Ein spannendes Beispiel ist da für mich übrigens die vhs Frankfurt. Inklusives Erklärvideo der vhs Frankfurt
Elisabeth: Was würdest Du jemandem sagen, der sich noch unsicher ist, ob Inklusion in der Weiterbildung wirklich notwendig ist?
Lisa: Ich würde der Person raten, einfach anzufangen. Inklusion ist ein Prozess, der nicht sofort in vollem Umfang umgesetzt werden muss. Es reicht schon, kleine Schritte zu gehen, zum Beispiel indem man den Anmeldeprozess für Menschen mit Behinderungen erleichtert oder den Austausch mit Behindertenverbänden sucht. Wichtig ist es, die Betroffenen selbst als Expert*innen in die Planung einzubeziehen, denn sie können aus ihrer Perspektive und aufgrund ihrer Erfahrungen wertvolle Hinweise geben. Inklusion ist keine einmalige Maßnahme, sondern ein stetiger Lernprozess, der unsere Gesellschaft bereichert.

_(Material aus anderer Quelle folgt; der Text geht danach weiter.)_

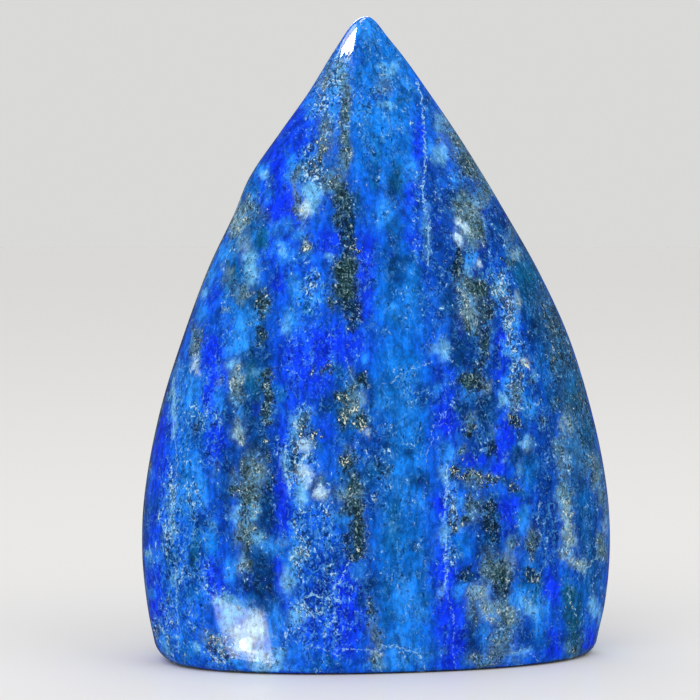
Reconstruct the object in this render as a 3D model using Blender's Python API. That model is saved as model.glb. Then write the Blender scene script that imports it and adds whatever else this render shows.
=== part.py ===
"""Lapis lazuli freeform: one polished, flame-shaped stone that stands on its flat sawn base.

Run with: blender --background --python part.py
Metres, +Z up. X is the stone's width, Y its thickness with the front at -Y, Z its height.
The origin is the middle of the bounding box's bottom, so the base lies in the plane Z = 0.
"""

import math

import bmesh
import bpy

# Driving dimensions.
HEIGHT = 0.100
WIDTH = 0.0742
THICKNESS = 0.0380
APEX_ACROSS = -0.0019  # the tip leans a little to the left of the middle
APEX_DEPTH = 0.0006

# The four outlines, each as (height, reach) with both as shares: of HEIGHT, and of half the
# WIDTH for the sides or half the THICKNESS for the front and back. The first point is the tip.
LEFT_OUTLINE = (
    (0.975, 0.137),
    (0.945, 0.191),
    (0.884, 0.295),
    (0.822, 0.413),
    (0.750, 0.545),
    (0.690, 0.614),
    (0.610, 0.720),
    (0.500, 0.833),
    (0.380, 0.930),
    (0.260, 0.990),
    (0.170, 1.000),
    (0.080, 0.976),
    (0.000, 0.931),
)
RIGHT_OUTLINE = (
    (0.975, 0.026),
    (0.945, 0.095),
    (0.884, 0.220),
    (0.800, 0.373),
    (0.700, 0.538),
    (0.600, 0.691),
    (0.500, 0.817),
    (0.380, 0.915),
    (0.260, 0.983),
    (0.170, 1.000),
    (0.080, 0.982),
    (0.000, 0.932),
)
FRONT_OUTLINE = (
    (0.975, 0.110),
    (0.945, 0.185),
    (0.880, 0.300),
    (0.750, 0.530),
    (0.600, 0.745),
    (0.450, 0.905),
    (0.310, 0.990),
    (0.200, 1.000),
    (0.090, 0.950),
    (0.000, 0.885),
)
BACK_OUTLINE = (
    (0.975, 0.120),
    (0.945, 0.200),
    (0.880, 0.325),
    (0.750, 0.545),
    (0.600, 0.730),
    (0.450, 0.870),
    (0.300, 0.965),
    (0.180, 1.000),
    (0.080, 0.965),
    (0.000, 0.890),
)

# How full the section is, as (height, superellipse exponent): below 2 it is a soft diamond with
# ridges at the front and back, at 2 an ellipse, and above 2 it has broad faces and rounder ends.
FULLNESS = ((1.000, 1.45), (0.900, 1.60), (0.780, 1.95), (0.600, 2.20), (0.300, 2.30), (0.000, 2.20))

# Where the ridge down the middle of the front and back runs, as (height, place), with the place
# 0 on the left outline and 1 on the right one: it starts left of the tip and fades into the belly.
RIDGE = ((1.000, 0.32), (0.900, 0.33), (0.800, 0.39), (0.600, 0.46), (0.300, 0.49), (0.000, 0.50))

# Radius of the rounded foot, where each side turns under to the flat base.
FOOT_ROUND_LEFT = 0.0030
FOOT_ROUND_RIGHT = 0.0020
FOOT_ROUND_FRONT = 0.0010
FOOT_ROUND_BACK = 0.0012
FOOT_ROUND = max(FOOT_ROUND_LEFT, FOOT_ROUND_RIGHT, FOOT_ROUND_FRONT, FOOT_ROUND_BACK)

# Fineness of the loft.
POINTS_PER_RING = 64
FOOT_RINGS = 5
BODY_RINGS = 40

LAPIS_BLUE = (0.012, 0.085, 0.480, 1.0)
LAPIS_ROUGHNESS = 0.14


def clear_scene():
    for old in list(bpy.data.objects):
        bpy.data.objects.remove(old, do_unlink=True)


def drop(height_share):
    """Distance measure from the tip: its square root makes every outline round at the tip."""
    return math.sqrt(max(0.0, 1.0 - height_share))


def smooth_through(stations, place):
    """Value at place of a smooth curve through (place, value) stations, in rising order."""
    last = len(stations) - 1
    slopes = []
    for index in range(last + 1):
        before = stations[max(index - 1, 0)]
        after = stations[min(index + 1, last)]
        slopes.append((after[1] - before[1]) / (after[0] - before[0]))
    span = 0
    while span < last - 1 and place > stations[span + 1][0]:
        span += 1
    start, value_start = stations[span]
    end, value_end = stations[span + 1]
    length = end - start
    t = min(max((place - start) / length, 0.0), 1.0)
    rise = t * t * (3.0 - 2.0 * t)
    leave = t * (1.0 - t) ** 2 * length * slopes[span]
    arrive = -t * t * (1.0 - t) * length * slopes[span + 1]
    return value_start + (value_end - value_start) * rise + leave + arrive


def outline_at(outline, apex_share, height_share):
    """Signed share of an outline at a height, smooth from the tip down."""
    stations = [(drop(1.0), apex_share)]
    stations += [(drop(height), reach) for height, reach in outline]
    return smooth_through(stations, drop(height_share))


def level_at(levels, height_share):
    """Value at a height from a list that runs from the tip down."""
    return smooth_through([(1.0 - height, value) for height, value in levels], 1.0 - height_share)


def foot_inset(radius, height):
    """How far the rounded foot has turned in at a height."""
    if height >= radius:
        return 0.0
    return radius - math.sqrt(radius ** 2 - (radius - height) ** 2)


def superellipse(angle, fullness):
    """Point of a unit superellipse, as (across, depth)."""
    across = math.copysign(abs(math.cos(angle)) ** (2.0 / fullness), math.cos(angle))
    depth = math.copysign(abs(math.sin(angle)) ** (2.0 / fullness), math.sin(angle))
    return across, depth


def section(height):
    """One ring of points at a height, as a list of (x, y, z)."""
    share = height / HEIGHT
    half_width = WIDTH / 2.0
    half_thickness = THICKNESS / 2.0
    apex_across = APEX_ACROSS / half_width
    apex_depth = APEX_DEPTH / half_thickness
    left = -half_width * outline_at(LEFT_OUTLINE, -apex_across, share)
    right = half_width * outline_at(RIGHT_OUTLINE, apex_across, share)
    front = -half_thickness * outline_at(FRONT_OUTLINE, -apex_depth, share)
    back = half_thickness * outline_at(BACK_OUTLINE, apex_depth, share)
    left += foot_inset(FOOT_ROUND_LEFT, height)
    right -= foot_inset(FOOT_ROUND_RIGHT, height)
    front += foot_inset(FOOT_ROUND_FRONT, height)
    back -= foot_inset(FOOT_ROUND_BACK, height)
    ridge = left + (right - left) * level_at(RIDGE, share)
    fullness = level_at(FULLNESS, share)
    middle_depth = (front + back) / 2.0
    points = []
    for index in range(POINTS_PER_RING):
        across, depth = superellipse(2.0 * math.pi * index / POINTS_PER_RING, fullness)
        x = ridge + across * ((right - ridge) if across > 0.0 else (ridge - left))
        y = middle_depth + depth * (back - front) / 2.0
        points.append((x, y, height))
    return points


def ring_heights():
    """Heights of the rings from the base up, closest in the rounded foot and at the tip."""
    quarter_turn = math.pi / 2.0
    foot = [FOOT_ROUND * (1.0 - math.cos(quarter_turn * step / FOOT_RINGS)) for step in range(FOOT_RINGS)]
    widest_drop = drop(FOOT_ROUND / HEIGHT)
    body = [HEIGHT * (1.0 - (widest_drop * (1.0 - step / BODY_RINGS)) ** 2) for step in range(BODY_RINGS)]
    return foot + body


def lapis_material():
    material = bpy.data.materials.new("polished_lapis_lazuli")
    material.use_nodes = True
    shader = material.node_tree.nodes["Principled BSDF"]
    shader.inputs["Base Color"].default_value = LAPIS_BLUE
    shader.inputs["Roughness"].default_value = LAPIS_ROUGHNESS
    shader.inputs["Metallic"].default_value = 0.0
    return material


def build_stone():
    """Loft the rings from the base to the tip, and close it with the base and the apex."""
    bm = bmesh.new()
    rings = []
    for height in ring_heights():
        rings.append([bm.verts.new(point) for point in section(height)])
    for lower, upper in zip(rings, rings[1:]):
        for index in range(POINTS_PER_RING):
            following = (index + 1) % POINTS_PER_RING
            bm.faces.new((lower[index], lower[following], upper[following], upper[index]))
    bm.faces.new(list(reversed(rings[0])))
    apex = bm.verts.new((APEX_ACROSS, APEX_DEPTH, HEIGHT))
    for index in range(POINTS_PER_RING):
        following = (index + 1) % POINTS_PER_RING
        bm.faces.new((rings[-1][index], rings[-1][following], apex))
    mesh = bpy.data.meshes.new("stone")
    bm.to_mesh(mesh)
    bm.free()
    mesh.shade_smooth()
    mesh.set_sharp_from_angle(angle=math.radians(40.0))
    mesh.materials.append(lapis_material())
    return bpy.data.objects.new("stone", mesh)


def main():
    clear_scene()
    collection = bpy.data.collections.new("lapis_lazuli_freeform")
    bpy.context.scene.collection.children.link(collection)
    collection.objects.link(build_stone())


main()
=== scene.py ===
"""Looks of the lapis lazuli freeform: its polished, banded surface, a pale floor, light and camera."""

import math
from collections import namedtuple

import bpy
import numpy as np
from mathutils import Matrix, Vector, noise


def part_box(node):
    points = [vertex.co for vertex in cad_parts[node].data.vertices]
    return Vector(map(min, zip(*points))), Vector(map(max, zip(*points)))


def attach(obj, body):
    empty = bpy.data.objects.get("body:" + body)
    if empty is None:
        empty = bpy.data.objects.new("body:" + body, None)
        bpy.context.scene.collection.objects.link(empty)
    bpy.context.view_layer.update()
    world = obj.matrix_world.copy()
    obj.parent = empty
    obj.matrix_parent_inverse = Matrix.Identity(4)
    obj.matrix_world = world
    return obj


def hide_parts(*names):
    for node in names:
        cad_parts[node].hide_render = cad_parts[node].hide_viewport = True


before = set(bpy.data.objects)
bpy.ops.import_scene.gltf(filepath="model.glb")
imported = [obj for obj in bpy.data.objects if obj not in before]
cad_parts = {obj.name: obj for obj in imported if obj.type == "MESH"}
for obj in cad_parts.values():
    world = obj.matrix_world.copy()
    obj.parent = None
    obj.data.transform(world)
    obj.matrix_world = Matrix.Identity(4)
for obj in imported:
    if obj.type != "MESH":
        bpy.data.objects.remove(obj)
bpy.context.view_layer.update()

MM = 0.001

# ---------------------------------------------------------------- camera
# The picture is 700 x 700 pixels. Places marked "column, row" below are pixels of that frame,
# which this fixed view of the stone turns into places on its front.
PICTURE_SIZE = 700
PICTURE_MIDDLE = PICTURE_SIZE / 2.0
PIXEL = 0.1564 * MM  # on a plane through the stone's middle
VIEW_AZIMUTH = math.radians(-9.5)
VIEW_PITCH = math.radians(3.2)
VIEW_DISTANCE = 404.0 * MM
AIM_ACROSS = -4.42 * MM
AIM_HEIGHT = 48.1 * MM
SENSOR = 36.0

TO_VIEWER = Vector((
    math.sin(VIEW_AZIMUTH) * math.cos(VIEW_PITCH),
    -math.cos(VIEW_AZIMUTH) * math.cos(VIEW_PITCH),
    math.sin(VIEW_PITCH),
))
PICTURE_RIGHT = Vector((math.cos(VIEW_AZIMUTH), math.sin(VIEW_AZIMUTH), 0.0))
PICTURE_UP = TO_VIEWER.cross(PICTURE_RIGHT)
VIEW_POINT = PICTURE_RIGHT * AIM_ACROSS + Vector((0.0, 0.0, AIM_HEIGHT)) + TO_VIEWER * VIEW_DISTANCE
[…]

Gerade in Zeiten, in denen gesellschaftliche Spaltungen zunehmen, ist es umso wichtiger, den Zusammenhalt zu stärken. Inklusion trägt dazu bei, das Verständnis füreinander zu fördern und Diskriminierung abzubauen. Es geht nicht nur darum, Menschen mit Behinderungen Teilhabe zu ermöglichen, sondern auch darum, alle Menschen zusammenzubringen und gegenseitiges Verständnis zu schaffen. Das ist auch ein Beitrag zu Demokratieförderung.
Elisabeth: Wenn Geld und Ressourcen keine Rolle spielen würden, was wäre Euer Traumprojekt für die Inklusion in der Erwachsenenbildung?
Lisa: Mein Traum wäre es, eine feste Stelle für Inklusion zu schaffen, die als Querschnittsaufgabe in allen Bereichen der Volkshochschulen verankert ist. Diese Stelle könnte als Impulsgeber fungieren und eng mit verschiedenen Fachbereichen zusammenarbeiten, um inklusive Angebote zu entwickeln und kontinuierlich weiterzuentwickeln. So könnte Inklusion dauerhaft in unseren Strukturen verankert werden, ohne dass wir jedes Jahr neue Projektanträge stellen müssten. Es wäre ein großer Schritt in Richtung einer wirklich inklusiven Erwachsenenbildung.